Temel 9 Aralık 1996'da atılır ve inşaat hızla işin sonuna yaklaşır.
Bu yıl sonunda bitecek olan Avrupa'nın en ileri rehabitasyon merkezi, burada tedavi görecek askerlere ne getirecek? Bu işin inceliklerini de, Fiziksel Tıp ve Rehabilitasyon Ana Bilim Dalı Başkanı Kıdemli Albay Prof. Oktay Arpacıoğlu'dan dinleyelim:
"Öncelikle OHAL'de sakatlanan bir kişinin sağlam kalan fonksiyonlarını geliştirerek, onları "bağımsız" ve "vergi" verir hale getirmeyi amaçlıyoruz. Yapılacak en üst düzeydeki çalışmalarla tekerlekli iskemle ile hareket eden kişilere meslek edindirme kursları açacağız. Küçük el sanatları, elektronik, bilgisayar, trikotaj, fotoğrafçılık, matbaaacılık, cilt, halıcılık, ağaç işleri, seramik atölyelerinde isteyen hastalara istediği dalda eğitim verilecek. Kabiliyeti olan da resim ve müzik alanında çalışacak.
200 yataklı ortopedik ve nörolojik engellilerin kalacağı rehabilitasyon birimde bir hastanede bulunması gereken tüm ünitelerin yanısıra ortez - protez departmanları, spor salonları, dörder adet egzersiz ve havuz salonları, çeşitli fonksiyonları değerlendirme üniteleri (konuşma, yürüme, bir araca binme bölümleri gibi) olacak.
50 yataklı ömür boyu bakım ünitesinde ise evde bakımı mümkün olmayan ya da kimsesi bulunmayanlar kalacak. 50 yataklı hasta misafirhanesinde de kontrolleri yapılan ya da yatan hastanın yakınları konaklayacak.

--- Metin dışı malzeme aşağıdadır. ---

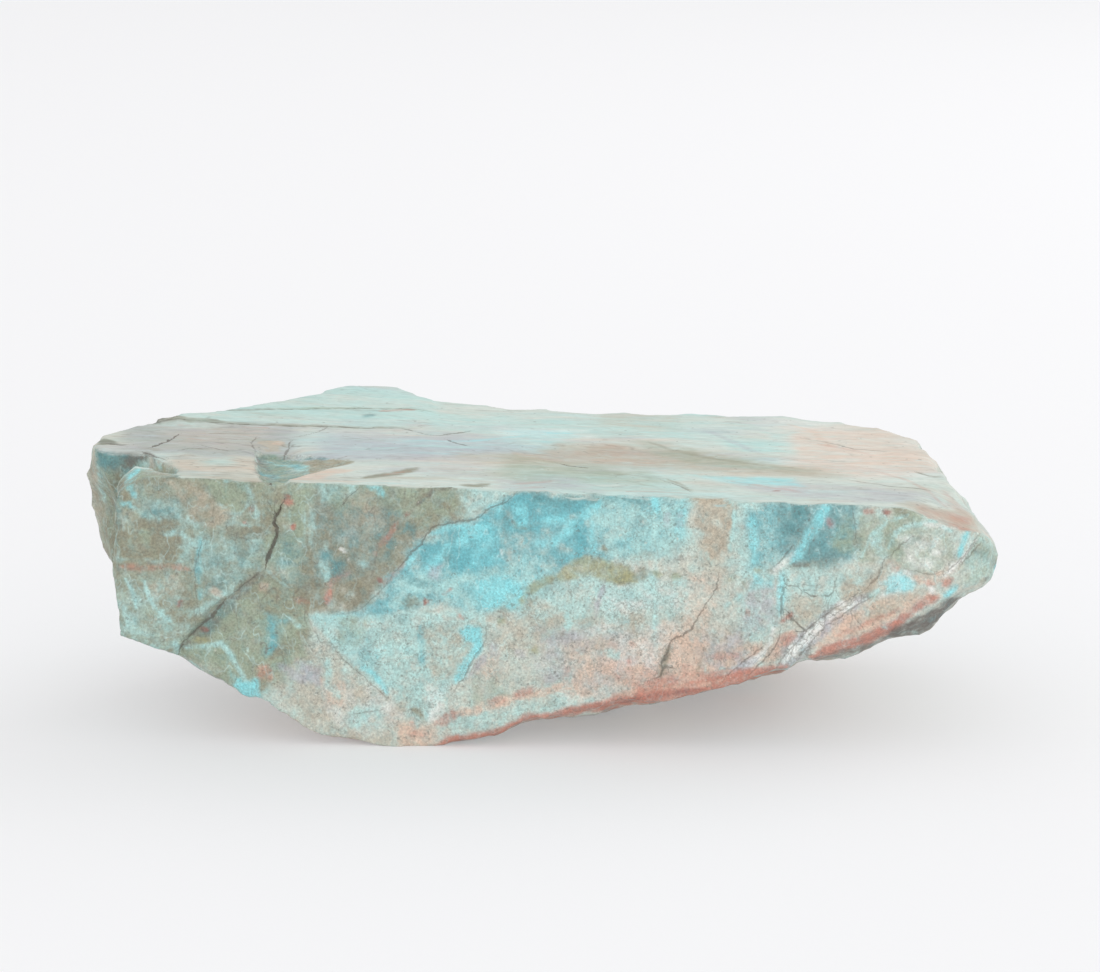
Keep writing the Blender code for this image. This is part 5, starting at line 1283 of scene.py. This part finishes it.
def darkCracks(tree, colour, noises):
    # dark lines: inside where the distance, a little shaken, is less than half the uneven width
    look = stoneLook
    crack = addNode(tree, "ShaderNodeAttribute", {"attribute_name": "crack"}, {}, "Vector")
    away, half, depth = addNode(tree, "ShaderNodeSeparateXYZ", {}, {0: crack}).node.outputs
    shake = addNode(tree, "ShaderNodeMapRange", {"clamp": False}, {
        "Value": noises["shake"], "To Min": -look["crackShake"], "To Max": look["crackShake"]})
    away = addNode(tree, "ShaderNodeMath", {"operation": "ADD"}, {0: away, 1: shake})
    away = addNode(tree, "ShaderNodeMath", {"operation": "ABSOLUTE"}, {0: away})
    uneven = addNode(tree, "ShaderNodeMapRange", {}, {
        "Value": noises["broken"], "From Min": 0.35, "From Max": 0.65, "To Min": 0.5, "To Max": 1.4})
    half = addNode(tree, "ShaderNodeMath", {"operation": "MULTIPLY"}, {0: half, 1: uneven})
    inside = addNode(tree, "ShaderNodeMath", {"operation": "SUBTRACT"}, {0: half, 1: away})
    inside = addNode(tree, "ShaderNodeMapRange", {}, {"Value": inside, "From Min": -0.10, "From Max": 0.10})
    inside = addNode(tree, "ShaderNodeMath", {"operation": "MULTIPLY"}, {0: inside, 1: depth})
    colour = addNode(tree, "ShaderNodeMix", {"data_type": "RGBA"}, {
        0: inside, 6: colour, 7: linearColour(look["crack"])}, 2)
    return colour, inside


def rawTurquoiseMaterial():
    # Rough turquoise in weathered host rock, broken and not polished: a dry, fine-grained surface on
    # which the minerals mingle grain by grain, with only a faint waxy sheen at a low angle.
    look = stoneLook
    material = bpy.data.materials.new("raw_turquoise_rock")
    material.use_nodes = True
    tree = material.node_tree
    shader = tree.nodes["Principled BSDF"]
    metres = addNode(tree, "ShaderNodeTexCoord", {}, {}, "Object")
    place = addNode(tree, "ShaderNodeVectorMath", {"operation": "SCALE"}, {0: metres, "Scale": 1 / mm})
    laid = [addNode(tree, "ShaderNodeAttribute", {"attribute_name": "share_%d" % n}, {}, "Vector")
            for n in range(6)]
    # the last two attributes hold two minerals, the three fine marks and how calm the grain is
    lastTwo = [addNode(tree, "ShaderNodeSeparateXYZ", {}, {0: three}).node.outputs for three in laid[4:]]
    _, _, *marks, calm = itertools.chain(*lastTwo)
    amounts = dict(zip(fineMarks, marks))
    onTop = addNode(tree, "ShaderNodeMath", {"operation": "GREATER_THAN"}, {0: calm, 1: 0.3})
    noises = stoneNoises(tree, place, onTop)
    loud = addNode(tree, "ShaderNodeMath", {"operation": "SUBTRACT"}, {0: 1.0, 1: calm})
    shaken = addNode(tree, "ShaderNodeVectorMath", {"operation": "MULTIPLY_ADD"}, {
        0: noises["warp"], 1: (look["netWarp"],) * 3, 2: place})

    colour = mingledMinerals(tree, laid[:5], noises, calm)
    colour = thinTurquoise(tree, colour, noises, loud)
    colour = hairlines(tree, colour, noises, amounts)
    colour = crushedVein(tree, colour, noises, shaken, amounts["darkLines"])
    colour, speck = hostRockSpecks(tree, colour, shaken, amounts["specks"])
    colour = lightAndDark(tree, colour, noises, loud)
    colour, inCrack = darkCracks(tree, colour, noises)
    height = addNode(tree, "ShaderNodeMath", {"operation": "MULTIPLY_ADD"}, {
        0: inCrack, 1: -look["crackDepth"], 2: noises["bump"]})
    height = addNode(tree, "ShaderNodeMath", {"operation": "MULTIPLY_ADD"}, {
        0: speck, 1: -look["speckDepth"], 2: height})
    bump = addNode(tree, "ShaderNodeBump", {}, {
        "Strength": 1.0, "Distance": look["bumpHeight"] * mm, "Height": height})
    smoothest, roughest = look["roughness"]
    roughness = addNode(tree, "ShaderNodeMapRange", {}, {
        "Value": noises["cloud"], "To Min": smoothest, "To Max": roughest})
    tree.links.new(colour, shader.inputs["Base Color"])
    tree.links.new(roughness, shader.inputs["Roughness"])
    tree.links.new(bump, shader.inputs["Normal"])
    shader.inputs["IOR"].default_value = look["ior"]
    return material


table = {
    "colour": "#d3d3d5",
    "glow": 0.24,
    "halfWidth": 6.0,        # m
    "frostScale": 900.0,     # per m, how fine the frosting is
    "frostHeight": 0.02,     # mm
    "roughness": 0.95,
}


def litOpalSheetMaterial():
    # Matt opal acrylic lit a little from below, as on a photographer's light table: no shine, the same
    # pale tone all over, and light in the shadows.
    material = bpy.data.materials.new("lit_opal_acrylic")
    material.use_nodes = True
    tree = material.node_tree
    shader = tree.nodes["Principled BSDF"]
    place = addNode(tree, "ShaderNodeTexCoord", {}, {}, "Object")
    frost = addNode(tree, "ShaderNodeTexNoise", {}, {
        "Vector": place, "Scale": table["frostScale"], "Detail": 2.0}, "Fac")
    bump = addNode(tree, "ShaderNodeBump", {}, {
        "Strength": 0.1, "Distance": table["frostHeight"] * mm, "Height": frost})
    tree.links.new(bump, shader.inputs["Normal"])
    shader.inputs["Base Color"].default_value = linearColour(table["colour"])
    shader.inputs["Emission Color"].default_value = linearColour("#ffffff")
    shader.inputs["Emission Strength"].default_value = table["glow"]
    shader.inputs["Roughness"].default_value = table["roughness"]
    return material


def layTable():
    # a flat square about the origin, with its corners half its width away along X and Y
    reach = table["halfWidth"]
    mesh = bpy.data.meshes.new("light_table")
    corners = [(-reach, -reach, 0), (reach, -reach, 0), (reach, reach, 0), (-reach, reach, 0)]
    mesh.from_pydata(corners, [], [(0, 1, 2, 3)])
    mesh.materials.append(litOpalSheetMaterial())
    sheet = bpy.data.objects.new("light_table", mesh)
    bpy.context.scene.collection.objects.link(sheet)


# A white tent gives even light from all round; one soft box in front and one behind at the right shape it.
light = {
    "tent": {"colour": "#ffffff", "strength": 0.92},
    "front": {"at": (0.15, -1.6, 0.32), "size": 1.8, "power": 6.5, "colour": "#ffffff"},        # m and W
    "backRight": {"at": (1.3, 0.9, 0.90), "size": 1.2, "power": 6.0, "colour": "#ffffff"},
    "aimAt": (0, 0, 0.03),      # m, where both boxes face
}


def hangLights():
    # each soft box faces the stone: its own -Z lies along the line from its place to the aimed point
    world = bpy.data.worlds.new("white_tent")
    world.use_nodes = True
    background = world.node_tree.nodes["Background"]
    background.inputs["Color"].default_value = linearColour(light["tent"]["colour"])
    background.inputs["Strength"].default_value = light["tent"]["strength"]
    bpy.context.scene.world = world
    for name in ("front", "backRight"):
        lamp = light[name]
        data = bpy.data.lights.new(name, "AREA")
        data.energy, data.size, data.color = lamp["power"], lamp["size"], linearColour(lamp["colour"])[:3]
        box = bpy.data.objects.new(name, data)
        box.location = lamp["at"]
        toStone = Vector(light["aimAt"]) - box.location
        box.rotation_euler = toStone.to_track_quat("-Z", "Y").to_euler()
        bpy.context.scene.collection.objects.link(box)


def setCamera():
    # at the photo's place, level from side to side and tipped down by its elevation
    data = bpy.data.cameras.new("photo_view")
    data.lens, data.sensor_width = photoView["lens"], photoView["sensor"]
    camera = bpy.data.objects.new("photo_view", data)
    camera.location = (cameraPlace() + slabShift) * mm
    camera.rotation_euler = (math.pi / 2 - math.radians(photoView["elevation"]), 0, 0)
    bpy.context.scene.collection.objects.link(camera)
    bpy.context.scene.camera = camera
    bpy.context.scene.view_settings.view_transform = "Standard"


stonePiece = evenShell()
smoothFacets(stonePiece)
frontShare, topShare = carveSlab(stonePiece)
thinHiddenSides(stonePiece, frontShare, topShare)
paintMinerals(stonePiece)
stonePiece.data.materials.append(rawTurquoiseMaterial())
stonePiece.data.shade_smooth()
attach(stonePiece, "root")
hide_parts("turquoise_stone")
layTable()
hangLights()
setCamera()
print("table, lights and camera are in place")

Teknik hizmet yapılarının olduğu idari bölümde de hastane personeline ait lojmanlar, alışveriş merkezleri, kreşler yer alacak. Yapılacak amfitiyatroda ise hastalara konserler verilecek ve çeşitli tiyatro grupları oyunlar sergileyecek. Botanik bahçelerinde ise isteyen hasta hobi olarak çiçek yetiştirebilecek."
İki yıldır rehabilitasyon hemşiresi yetiştirdiklerini; doktor, sosyal hizmet uzmanlarına da bu konuda kurslar verildiğini söyleyen Arpacıoğlu, Türkiye'de olmayan branşlar için de 2000 yılında yurt dışına eleman yollayacaklarını vurguluyor.
Ülke genelinde rehabilitasyon konseyinin kurulmasını isteyen Arpacıoğlu sözlerini şöyle noktalıyor:
"Çıkarılacak hasta haritalarına göre bu bölgelerde rehabilitasyon birimleri kurulur. Böylelikle Muş'un köyünde oturan OHAL hastası bir rahatsızlığı olduğu zaman Ankara'ya geleceğine kendi köyüne yakın olan şehirdeki hastaneye gidebilir. Böyle bir uygulama hem hastayı rahatlatır hem de masraftan kurtarır. Ancak bu işlerin yapılabilmesi ve vakfın devamı için paraya ihtiyacımız var. Sadece devletin değil, halkımızın da gereken maddi yardımı yapacağına yürekten inanıyoruz."